Liggins played on Calgary’s Grey Cup championship team in 1971, defeating the Toronto Argonauts.  Ironically, Liggins was traded to the Argos in 1973 and recently, he was named as one of top five greatest players in Toronto history.  Staying in Canada, Liggins still makes his home in Oakville, Ontario.

Even though he now considers himself a Canadian, after spending more than half of his life north of the border, Liggins holds fondness for Oklahoma and the Sooners.  His mother lives in Oklahoma City and he still wears his “O” Club ring and the Orange Bowl/Big 8 Championship watch he got after his senior year alongside his Grey Cup Championship ring.
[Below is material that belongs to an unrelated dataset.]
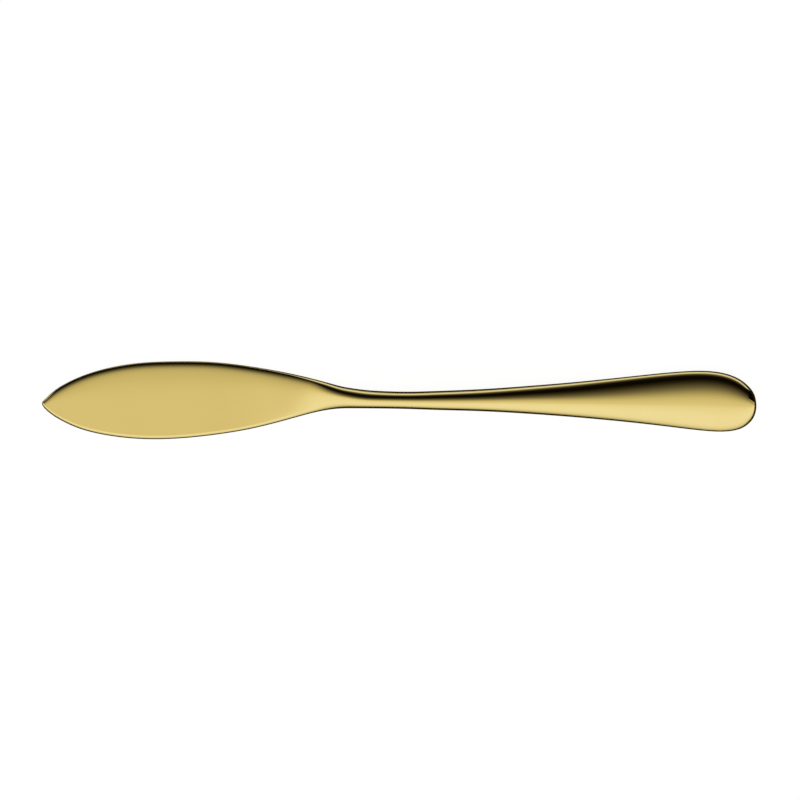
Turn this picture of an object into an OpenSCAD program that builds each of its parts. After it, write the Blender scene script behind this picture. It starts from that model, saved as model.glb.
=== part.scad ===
// Fish knife in one forging of steel: a flat blade, an oval neck and a flared teardrop handle.
// The knife lies on its underside, tip toward -X, spine toward +Y, on the plane z = 0.
// One smooth loft runs from the tip to the handle's end. The blade, the neck and the handle are
// lengths of that loft, which meet face to face where the one ends and the next begins.

/* [Blade] */
// Length of the blade, from its tip to the shoulder
blade_length = 86; // [75:1:105]
// Greatest width of the blade, from its spine to its belly
blade_width = 22.3; // [18:0.1:28]
// Thickness of the blade between its flat faces
blade_thickness = 1.8; // [1:0.1:2.5]
// Width of the rounding at the blade's spine and tip
edge_rounding = 0.15; // [0.1:0.05:0.6]
// Width of the rounding at the blade's belly, which is its dull edge
belly_rounding = 1; // [0.3:0.1:1.5]
// Width to which both roundings grow where the blade swells into the neck
shoulder_rounding = 2.2; // [1:0.1:3]
// Depth to which the face rolls off at the spine
spine_fall = 0.4; // [0.2:0.02:0.6]
// Width of that roll-off, from the spine inward
spine_fall_width = 6; // [4:0.5:10]
// Depth by which the face slopes down from the blade's middle to the spine
face_slope = 0.15; // [0:0.01:0.2]

/* [Neck] */
// Length of the neck, from the shoulder to where the handle starts to flare
neck_length = 28; // [22:1:36]
// Width of the neck where it is narrowest
neck_width = 5; // [4:0.1:7]
// Thickness of the neck
neck_thickness = 3.9; // [3:0.1:6]
// Height of the gap under the neck when the knife lies on a table
neck_rise = 1.8; // [0.5:0.1:4]

/* [Handle] */
// Length of the handle, from the neck to its rounded end
handle_length = 91; // [75:1:110]
// Greatest width of the handle, near its end
handle_width = 17.1; // [13:0.1:22]
// Thickness of the handle at its end
handle_thickness = 4.6; // [3:0.1:6]
// Length of the rounding that closes the handle's end, seen from the side
end_rounding = 3.5; // [2:0.5:8]

/* [Finish] */
// Depth ground off the blade's underside, which leaves a true flat to rest on
ground_depth = 0.03; // [0.02:0.01:0.1]
// Rings of the loft from one row of the tables to the next
ring_steps = 4; // [2:1:6]
// Points round each ring
ring_points = 48; // [24:4:64]

/* [Hidden] */

gold = [0.84, 0.73, 0.42];
// Fullness of the oval section, where 2 is a plain ellipse
oval_power = 2.4;
// How suddenly the face rolls off at the spine
spine_fall_power = 10;
// How early the rounding of the edges grows as the blade swells
shoulder_power = 1.5;
overall_length = blade_length + neck_length + handle_length;
tip_x = -overall_length / 2;
shoulder_x = tip_x + blade_length;
flare_x = shoulder_x + neck_length;
end_x = flare_x + handle_length;

// The outline and the body, row by row, in shares chosen by hand:
// place along the piece, spine and belly as shares of half its width, swell from the flat
// section (0) to the oval one (1), rise of the underside, and lean of the crown to the belly.
blade_shares = [
    [0.000, -0.075, 0.075, 0.00, 0.00, 0.00],
    [0.009, 0.020, 0.205, 0.00, 0.00, 0.00],
    [0.030, 0.175, 0.350, 0.00, 0.00, 0.00],
    [0.065, 0.370, 0.520, 0.00, 0.00, 0.00],
    [0.130, 0.615, 0.740, 0.00, 0.00, 0.00],
    [0.220, 0.830, 0.905, 0.00, 0.00, 0.00],
    [0.330, 0.965, 0.995, 0.00, 0.00, 0.00],
    [0.450, 1.003, 0.985, 0.00, 0.00, 0.00],
    [0.570, 0.985, 0.895, 0.00, 0.00, 0.00],
    [0.690, 0.880, 0.745, 0.01, 0.00, 0.00],
    [0.800, 0.735, 0.540, 0.08, 0.00, 0.25],
    [0.890, 0.582, 0.350, 0.26, 0.03, 0.38],
    [0.955, 0.450, 0.245, 0.74, 0.13, 0.18],
];
neck_shares = [
    [0.00, 1.60, 0.94, 0.93, 0.29, 0.14],
    [0.11, 1.38, 0.92, 0.97, 0.47, 0.20],
    [0.26, 1.17, 0.93, 0.99, 0.70, 0.24],
    [0.45, 1.04, 0.95, 1.00, 0.89, 0.20],
    [0.70, 0.99, 1.01, 1.00, 1.00, 0.16],
    [1.00, 1.08, 1.12, 1.00, 0.99, 0.15],
];
handle_shares = [
    [0.130, 0.373, 0.367, 1.00, 0.88, 0.15],
    [0.270, 0.475, 0.446, 1.00, 0.69, 0.14],
    [0.420, 0.605, 0.562, 1.00, 0.47, 0.14],
    [0.570, 0.765, 0.707, 1.00, 0.26, 0.12],
    [0.700, 0.910, 0.858, 1.00, 0.11, 0.08],
    [0.810, 0.990, 0.997, 1.00, 0.03, 0.03],
    [0.890, 0.928, 1.053, 1.00, 0.00, 0.00],
    [0.945, 0.720, 0.972, 1.00, 0.00, 0.00],
    [0.977, 0.450, 0.770, 1.00, 0.00, 0.00],
    [0.994, 0.180, 0.515, 1.00, 0.00, 0.00],
    [1.000, -0.180, 0.180, 1.00, 0.00, 0.00],
];

// Steps that bring the spline's control points home, each to a third of the miss before it
settling_steps = 24;

function between(a, b, share) = a + (b - a) * share;

// A row of shares as real sizes: x, spine y, belly y, thickness, swell, rise, lean
function real_row(row, start, length, width, thickness) = [
    start + row[0] * length,
    row[1] * width / 2,
    -row[2] * width / 2,
    thickness,
    row[3],
    row[4] * neck_rise,
    row[5],
];

function forged_thickness(swell) = between(blade_thickness + ground_depth, neck_thickness, swell);

rows = concat(
    [for (r = blade_shares) real_row(r, tip_x, blade_length, blade_width, forged_thickness(r[3]))],
    [for (r = neck_shares) real_row(r, shoulder_x, neck_length, neck_width, forged_thickness(r[3]))],
    [for (r = handle_shares)
        real_row(r, flare_x, handle_length, handle_width, between(neck_thickness, handle_thickness, r[0]))],
);
shoulder_row = len(blade_shares);
flare_row = shoulder_row + len(neck_shares) - 1;
end_row = len(rows) - 1;

// At the tip and at the handle's end the spine line turns round into the belly line
function turned(row) = [row[0], row[2], row[1], row[3], row[4], row[5], row[6]];
function with_ends(points) = concat([turned(points[1])], points, [turned(points[len(points) - 2])]);

// Control points of the cubic spline that passes through every row, found by settling
function passed(points) =
    let (c = with_ends(points))
    [for (i = [1:len(points)]) (c[i - 1] + 4 * c[i] + c[i + 1]) / 6];
function settled(points, steps) =
    steps < 1 ? points : settled(points + rows - passed(points), steps - 1);
controls = with_ends(settled(rows, settling_steps));

function spline_shares(f) = [
    (1 - f) ^ 3,
    4 - 6 * f ^ 2 + 3 * f ^ 3,
    1 + 3 * f + 3 * f ^ 2 - 3 * f ^ 3,
    f ^ 3,
] / 6;
function spline(u) =
    let (i = min(floor(u), end_row - 1), share = spline_shares(u - i))
    share[0] * controls[i] + share[1] * controls[i + 1]
        + share[2] * controls[i + 2] + share[3] * controls[i + 3];

// How full the body is at a distance from a rounded edge: nothing at the edge, all past the reach
function fill(distance, reach) = sqrt(1 - (1 - min(1, max(0, distance) / reach)) ^ 2);

// Depth of the face under its highest line, for t from the belly (-1) to the spine (1)
function face_depth(t, reach) =
    spine_fall * (1 - min(1, (1 - t) * reach / spine_fall_width)) ^ spine_fall_power
        + face_slope * max(0, t) ^ 3;

// Width of a rounding for a swell between 0 and 1, from its width on the flat of the blade
function rounding(width, swell) =
    between(width, shoulder_rounding, 1 - (1 - swell) ^ shoulder_power);

// Height of the section over its middle plane, as a share of half the thickness
function flat_crown(t, reach, thickness, swell) =
    (1 - face_depth(t, reach) * 2 / thickness)
        * fill((1 - t) * reach, rounding(edge_rounding, swell))
        * fill((1 + t) * reach, rounding(belly_rounding, swell));
function oval_crown(t, lean) = sqrt(max(0, 1 - abs(t + lean * (1 - t ^ 2)) ^ oval_power));

// One ring of the loft: a section square to X, from the spine over the top to the belly and back
function ring(u) =
    let (
        row = spline(u),
        middle = (row[1] + row[2]) / 2,
        reach = (row[1] - row[2]) / 2,
        half = row[3] / 2,
        swell = min(1, max(0, row[4])),
        ends_fill = fill(row[0] - tip_x, edge_rounding) * fill(end_x - row[0], end_rounding),
        middle_z = half + max(0, row[5]) - ground_depth * (1 - swell),
    )
    [for (k = [0:ring_points - 1])
        let (
            turn = 360 * k / ring_points,
            t = cos(turn),
            crown = between(flat_crown(t, reach, row[3], swell), oval_crown(t, row[6]), swell),
        )
        [row[0], middle + reach * t, middle_z + sign(sin(turn)) * ends_fill * crown * half]];

// Middle of a ring, halfway from its spine point to its belly point
function centre(points) = (points[0] + points[len(points) / 2]) / 2;

// The stretch of the loft from one row to another, closed by a flat cut or by the rounded end
module loft(first_row, last_row) {
    first = first_row == 0 ? 1 : first_row * ring_steps;
    last = last_row == end_row ? end_row * ring_steps - 1 : last_row * ring_steps;
    rings = [for (k = [first:last]) ring(k / ring_steps)];
    start_cap = 0;
    end_cap = 1 + len(rings) * ring_points;
    points = concat(
        [centre(ring(first_row))],
        [for (one = rings) each one],
        [centre(ring(last_row))],
    );
    function at(i, k) = 1 + i * ring_points + k % ring_points;
    start_faces = [for (k = [0:ring_points - 1]) [start_cap, at(0, k), at(0, k + 1)]];
    end_faces = [for (k = [0:ring_points - 1]) [end_cap, at(len(rings) - 1, k + 1), at(len(rings) - 1, k)]];
    side_faces = [for (i = [0:len(rings) - 2], k = [0:ring_points - 1])
        each [
            [at(i, k), at(i + 1, k), at(i + 1, k + 1)],
            [at(i, k), at(i + 1, k + 1), at(i, k + 1)],
        ]];
    polyhedron(points, concat(start_faces, side_faces, end_faces), convexity = 4);
}

module blade() {
    color(gold)
        difference() {
            loft(0, shoulder_row);
            // What the grinding takes off the underside
            translate([tip_x - blade_width, -blade_width, -blade_thickness])
                cube([blade_length + 2 * blade_width, 2 * blade_width, blade_thickness]);
        }
}

module neck() {
    color(gold)
        loft(shoulder_row, flare_row);
}

module handle() {
    color(gold)
        loft(flare_row, end_row);
}

blade();
neck();
handle();
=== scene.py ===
"""Polished gold fish knife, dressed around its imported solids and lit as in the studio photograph.

The knife is one smooth loft. Each of its three lengths, the blade, the neck and the handle, starts
as an open tube, is cut into rings in edit mode, and has its points laid on the loft's surface.
"""

import math

import bpy
import numpy as np
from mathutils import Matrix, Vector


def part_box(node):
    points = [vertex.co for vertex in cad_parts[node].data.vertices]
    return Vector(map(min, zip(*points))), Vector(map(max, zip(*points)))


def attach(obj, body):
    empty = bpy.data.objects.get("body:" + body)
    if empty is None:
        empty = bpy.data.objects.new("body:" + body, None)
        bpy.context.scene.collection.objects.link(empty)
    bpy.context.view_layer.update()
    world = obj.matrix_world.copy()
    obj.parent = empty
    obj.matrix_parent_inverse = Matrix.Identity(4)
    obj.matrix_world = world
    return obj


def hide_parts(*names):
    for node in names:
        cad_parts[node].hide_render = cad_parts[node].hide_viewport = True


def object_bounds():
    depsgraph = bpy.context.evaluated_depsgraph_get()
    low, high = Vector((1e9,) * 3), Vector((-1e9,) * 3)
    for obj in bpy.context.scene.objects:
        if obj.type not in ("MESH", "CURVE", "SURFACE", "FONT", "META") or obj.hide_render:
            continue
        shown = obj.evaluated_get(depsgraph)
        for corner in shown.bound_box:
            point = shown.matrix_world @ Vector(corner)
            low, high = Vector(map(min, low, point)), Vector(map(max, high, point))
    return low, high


bl_info = {
    "name": "Fish knife",
    "version": (1, 0, 0),
    "blender": (4, 5, 0),
    "location": "View3D > Sidebar > Fish knife",
    "description": "Builds a polished fish knife around its solids, with its studio",
    "category": "Object",
}

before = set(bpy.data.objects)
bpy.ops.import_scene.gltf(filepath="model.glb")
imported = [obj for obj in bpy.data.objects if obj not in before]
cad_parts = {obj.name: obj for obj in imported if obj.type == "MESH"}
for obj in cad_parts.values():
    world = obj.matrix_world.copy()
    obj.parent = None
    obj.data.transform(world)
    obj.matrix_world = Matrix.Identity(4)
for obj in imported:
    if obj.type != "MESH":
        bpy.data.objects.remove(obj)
SOLID_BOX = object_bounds()
BODY = "root"

MM = 0.001
DEGREES = 180 / math.pi
BLACK = (0, 0, 0, 1)
WHITE = (1, 1, 1, 1)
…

Liggins said he almost fell on the floor when told that he had been selected as one of OU’s greatest players.

“I’m amazed that people in Oklahoma still remember my name.  That is very humbling”, admitted Liggins.  “My years at OU, that was a great ride.  Every year I pull for those guys, but I don’t have the opportunity to get back there very often.”

“I was just fortunate.  Very few people get to do what they want to do.  I wanted to play football at OU.  I wanted to be an All-American.  I wanted to play in the NFL, but wound up in the CFL, which was a blessing for me.  When I retired from football at 32, my life was complete.  Everything since then has been a bonus.”